Helping out the homeless is a near-guaranteed route to YouTube fame. Jeremy Wilson looks into the charitable show-offs taking advantage of the homeless.
A new genre of internet star is on the rise. From YouTube to Vine, an army of tech-savvy fame whores are forging a career for themselves as the next generation of entertainers. Some give monologues to the camera, some set up chat shows and some perform skits. But whoever they are, and whatever their individual stylings, their goal is simple: to rack up hits and salve their intergalactic egos.
Last year, YouTube superstar Vitaly Zdorovetskiy stumbled across a video format that has proved irresistible to every attention-seeking YouTuber desperate for a viral hit: he gave a homeless guy a makeover. Like LOLCATS before them, homeless people have hit a sweet spot that no Huffington Post blogger or local TV news producer can resist.
A heartwarming story about helping a hobo is as surefire an internet, and then mainstream, hit as clips of dogs welcoming home service personnel.
New dogs, old tricks
There’s nothing new about whoring out the homeless. Ted Williams, otherwise known as “the man with the golden voice”, found himself on the Dr Phil/Jimmy Fallon/movie deal conveyor belt after an enterprising YouTuber paid him a dollar to film him doing radio host impressions. But YouTubers looking for their own Ted Williams have a tricky task: homeless people with a marketable gimmick are hard to find.
That’s why the format pioneered by Zdorovetskiy is so alluring. Any old down-on-their-luck person will do.
There’s nothing new about whoring out the homeless.
Aside from driving pageviews, helping out the needy on camera caters to a very modern pathology: that of extravagantly advertising one’s personal virtue.
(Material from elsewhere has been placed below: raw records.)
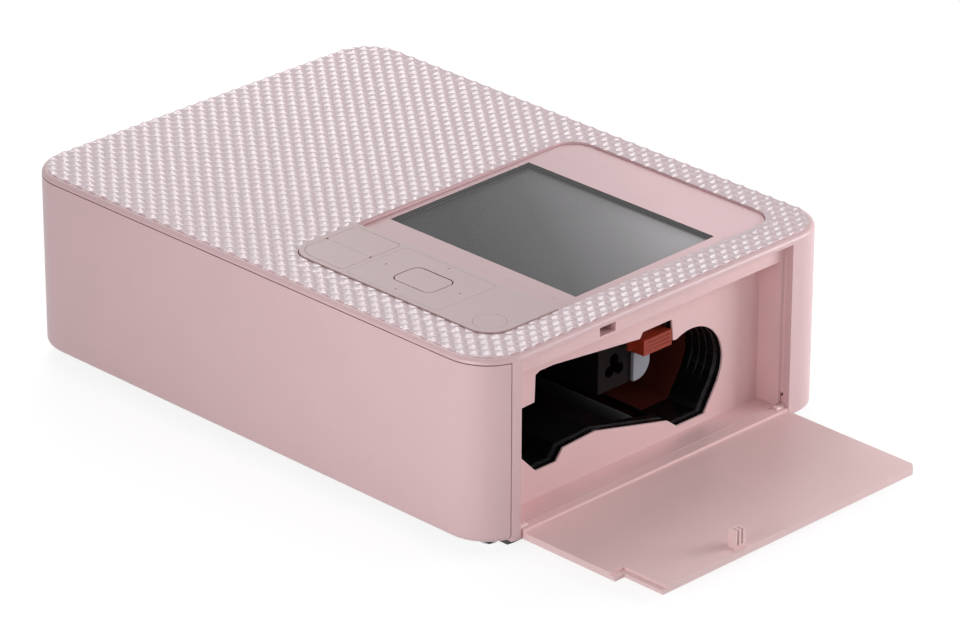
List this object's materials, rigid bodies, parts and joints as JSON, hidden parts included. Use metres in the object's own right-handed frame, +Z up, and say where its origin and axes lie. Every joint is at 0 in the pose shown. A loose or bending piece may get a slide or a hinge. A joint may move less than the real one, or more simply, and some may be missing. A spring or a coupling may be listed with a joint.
{
  "type": "compact photo printer",
  "caption": "Flat rectangular desktop printer with rounded corners, a sunk display, keypad, patterned top, fold-down front cover and an open hinged side door onto a ribbon bay.",
  "frame": {"origin": "on the table under the middle of the body, without the open side door", "axes": "+X to the right along the long side, towards the ribbon bay; +Y to the back; +Z up"},
  "size_m": [0.2288, 0.133, 0.0576],
  "materials": {
    "shell": "satin moulded pink plastic, fine-grained",
    "bay_pink": "moulded pink plastic",
    "window_pink": "glossy pink behind a clear skin",
    "glass": "clear hard-coated pane",
    "screen": "dark display behind glass",
    "base_grey": "dark grey moulded plastic",
    "rubber": "matt black rubber",
    "steel": "turned and plated steel",
    "sheet_steel": "zinc-coated sheet steel",
    "guide_black": "glossy black moulded plastic",
    "chamber_brown": "reddish-brown moulded plastic",
    "lever_orange": "orange moulded plastic",
    "gear_ivory": "ivory acetal",
    "brass": "cut brass",
    "board_green": "green circuit board",
    "heat_sink": "black anodised aluminium extrusion",
    "ceramic": "glazed ceramic",
    "cap_grey": "grey moulded plastic"
  },
  "bodies": {
    "body": {"upper_case": "shell", "keypad_plate": "shell", "ink_bay_frame": "bay_pink", "front_frame": "bay_pink", "display_window": "window_pink", "display_glass": "glass", "display_module": "screen", "base_plate": "base_grey", "panel_frame": "base_grey", "board_posts": "base_grey", "rubber_feet": "rubber", "case_screws": "steel", "cover_hinge_pins": "steel", "lever_spring": "steel", "head_pivot_rod": "steel", "card_slot": "steel", "usb_port": "steel", "feed_motor": "steel", "ribbon_motor": "steel", "head_motor": "steel", "chassis_left": "sheet_steel", "chassis_right": "sheet_steel", "chassis_floor": "sheet_steel", "front_spool_guide": "guide_black", "rear_spool_mouth": "guide_black", "ribbon_floor": "guide_black", "lower_paper_guide": "guide_black", "rear_paper_guide": "guide_black", "dc_inlet": "guide_black", "board_parts": "guide_black", "rear_spool_chamber": "chamber_brown", "key_board": "board_green", "main_board": "board_green"},
    "front_cover": {"front_cover": "shell"},
    "ink_door": {"ink_door": "shell"},
    "eject_lever": {"eject_lever": "lever_orange"},
    "ok_key": {"ok_key": "shell"},
    "arrow_pad": {"arrow_pad": "shell"},
    "edit_key": {"edit_key": "shell"},
    "back_key": {"back_key": "shell"},
    "power_key": {"power_key": "shell"},
    "platen": {"platen_rubber": "rubber", "platen_shaft": "steel"},
    "feed_roller": {"feed_roller": "steel", "feed_gear": "gear_ivory"},
    "pinch_roller": {"pinch_roller": "steel"},
    "pickup_roller": {"pickup_shaft": "steel", "pickup_tyres": "rubber"},
    "take_up": {"take_up_spindle": "gear_ivory", "take_up_gear": "gear_ivory"},
    "supply": {"supply_spindle": "gear_ivory"},
    "print_head": {"head_bracket": "sheet_steel", "head_heat_sink": "heat_sink", "thermal_head": "ceramic", "head_end_cap": "cap_grey"},
    "cam_shaft": {"cam_shaft": "gear_ivory", "cam_gear": "gear_ivory"},
    "feed_pinion": {"feed_pinion": "brass"},
    "ribbon_pinion": {"ribbon_pinion": "brass"},
    "head_pinion": {"head_pinion": "brass"}
  },
  "joints": [
    {"name": "ink_door_hinge", "type": "hinge", "parent": "body", "child": "ink_door", "pos_m": [0.08885, 0, 0.00575], "axis": [0, -1, 0], "range_deg": [0, 90]},
    {"name": "front_cover_hinge", "type": "hinge", "parent": "body", "child": "front_cover", "pos_m": [0, -0.061, 0.0056], "axis": [1, 0, 0], "range_deg": [0, 90]},
    {"name": "eject_lever_slide", "type": "slide", "parent": "body", "child": "eject_lever", "axis": [0, 0, 1], "range_m": [0, 0.0023], "stiffness_N_per_m": 100, "springref_m": -0.004, "deforming": ["lever_spring"]},
    {"name": "ok_key_press", "type": "slide", "parent": "body", "child": "ok_key", "axis": [0, 0, -1], "range_m": [0, 0.0004], "stiffness_N_per_m": 100, "springref_m": -0.001},
    {"name": "arrow_pad_press", "type": "slide", "parent": "body", "child": "arrow_pad", "axis": [0, 0, -1], "range_m": [0, 0.0004], "stiffness_N_per_m": 100, "springref_m": -0.001},
    {"name": "edit_key_press", "type": "slide", "parent": "body", "child": "edit_key", "axis": [0, 0, -1], "range_m": [0, 0.0004], "stiffness_N_per_m": 100, "springref_m": -0.001},
    {"name": "back_key_press", "type": "slide", "parent": "body", "child": "back_key", "axis": [0, 0, -1], "range_m": [0, 0.0004], "stiffness_N_per_m": 100, "springref_m": -0.001},
    {"name": "power_key_press", "type": "slide", "parent": "body", "child": "power_key", "axis": [0, 0, -1], "range_m": [0, 0.0004], "stiffness_N_per_m": 100, "springref_m": -0.001},
    {"name": "platen_spin", "type": "hinge", "parent": "body", "child": "platen", "pos_m": [0, 0.005, 0.0082], "axis": [1, 0, 0], "continuous": true},
    {"name": "feed_spin", "type": "hinge", "parent": "body", "child": "feed_roller", "pos_m": [0, -0.02, 0.0084], "axis": [1, 0, 0], "continuous": true},
    {"name": "pinch_spin", "type": "hinge", "parent": "body", "child": "pinch_roller", "pos_m": [0, -0.02, 0.0132], "axis": [1, 0, 0], "continuous": true},
    {"name": "pickup_spin", "type": "hinge", "parent": "body", "child": "pickup_roller", "pos_m": [0, -0.0515, 0.0195], "axis": [1, 0, 0], "continuous": true},
    {"name": "take_up_spin", "type": "hinge", "parent": "body", "child": "take_up", "pos_m": [0, -0.0356, 0.025], "axis": [1, 0, 0], "continuous": true},
    {"name": "supply_spin", "type": "hinge", "parent": "body", "child": "supply", "pos_m": [0, 0.0216, 0.0232], "axis": [1, 0, 0], "continuous": true},
    {"name": "cam_turn", "type": "hinge", "parent": "body", "child": "cam_shaft", "pos_m": [0, 0.05, 0.037], "axis": [1, 0, 0], "range_deg": [0, 150]},
    {"name": "head_swing", "type": "hinge", "parent": "body", "child": "print_head", "pos_m": [0, 0.038, 0.044], "axis": [1, 0, 0], "range_deg": [0, 14]},
    {"name": "feed_pinion_spin", "type": "hinge", "parent": "body", "child": "feed_pinion", "pos_m": [0, -0.02193, 0.01513], "axis": [1, 0, 0], "continuous": true},
    {"name": "ribbon_pinion_spin", "type": "hinge", "parent": "body", "child": "ribbon_pinion", "pos_m": [0, -0.04758, 0.01597], "axis": [1, 0, 0], "continuous": true},
    {"name": "head_pinion_turn", "type": "hinge", "parent": "body", "child": "head_pinion", "pos_m": [0, 0.04493, 0.02612], "axis": [1, 0, 0], "range_deg": [-450, 0]}
  ],
  "couplings": [
    {"joint": "feed_pinion_spin", "follows": "feed_spin", "ratio": -1.3333},
    {"joint": "pinch_spin", "follows": "feed_spin", "ratio": -1.3},
    {"joint": "ribbon_pinion_spin", "follows": "take_up_spin", "ratio": -4},
    {"joint": "head_pinion_turn", "follows": "cam_turn", "ratio": -3},
    {"joint": "head_swing", "follows": "cam_turn", "ratio": 0.093333}
  ]
}
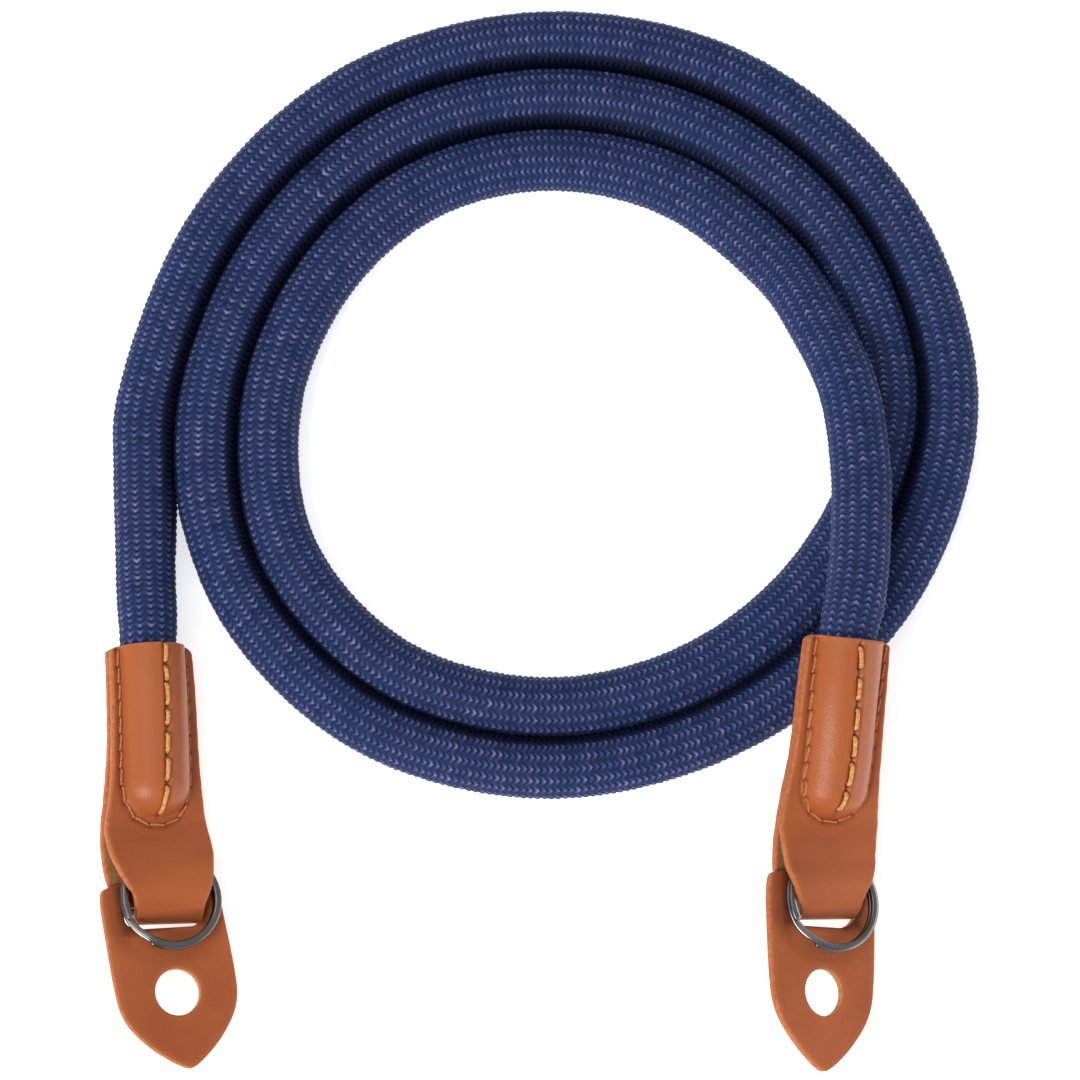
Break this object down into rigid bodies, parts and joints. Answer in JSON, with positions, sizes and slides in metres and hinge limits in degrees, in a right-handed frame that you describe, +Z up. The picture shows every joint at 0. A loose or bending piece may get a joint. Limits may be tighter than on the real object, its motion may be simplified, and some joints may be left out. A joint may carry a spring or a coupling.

Again, there’s nothing new with competitive do-gooding – from the widow’s mite to Sean Penn – there’s never been a shortage of charitable show-offs.
For the narcissistic, desperate for a slice of online fame, cynically exploiting viewers’ emotions and squeezing out the audience’s praise for their good deeds is almost as delicious as the ad revenue.
But, of course, while audiences are being exploited, it’s the homeless that are being taken advantage of most egregiously by shameless new media micro-celebrities looking to pimp them out. Subjected to a lifetime of rejection and hardship, the victims of these stunts are forced into one final indignity: being commoditised by an attention seeker.
Here are some of the most nauseating hobo-chic videos made by these internet stars.
The Russian-American comedian was the first big name to cash in the homeless with his video “Extreme Homeless Man Makeover” in which he makes a person called Martin’s dreams come true with a day that culminated in Martin being blindfolded and spoon-fed Nutella.
The video went viral and soon people were selflessly offering to help Martin out by offering to fix his teeth – in exchange for a plug on Vitaly’s follow-up video, of course.
Not one to give up on a good thing, Vitaly has continued posting a series of Vines in which he “helps the homeless”.
It’s got to the point where YouTube stars are not even bothering to use real homeless people.
“We found this homeless man who does great Breaking Bad impressions and brought him lunch in exchange for a performance,” the video description proclaims modestly. A heartwarming tale, except the homeless guy is a professional actor called Miles Allen.
Roman Atwood runs a YouTube “prank” channel with an inexplicably high number of views. In this video he cleverly leverages the help-a-hobo theme to give his Christmas special that viral edge.
“Feed the homeless, you feed your own happiness,” proclaims the description to, “Beautiful reactions from Homeless getting Free Food.”
They say charity is a selfish act, but it’s never been so obvious as here.
Not happy with making money by filming a homeless man’s dancing moustache, the people behind “whatever” came back to film part two. They gave him $3,000, the majority of which they crowd-funded and some “limited edition whatever T-shirts”. Which must have come in handy.
With higher aspirations than the one-hit wonder, GiveBackFilms is an entire channel dedicated giving-money-to-the-poor type stunts.
It’s a lucrative business: in two months they’ve racked up nearly two million hits.
Is your self-promotional magic channel not doing too well? You could do some practice and up your magic game… or you could draft in some homeless people to boost your view count.
The undisputed winner of our hobo-whoring hall of shame is the monstrous Dennis Roady, who pretended to be a homeless veteran on Veterans Day to cash in other people’s generosity. He then distributed the ill-gotten gains of his begging to others in need.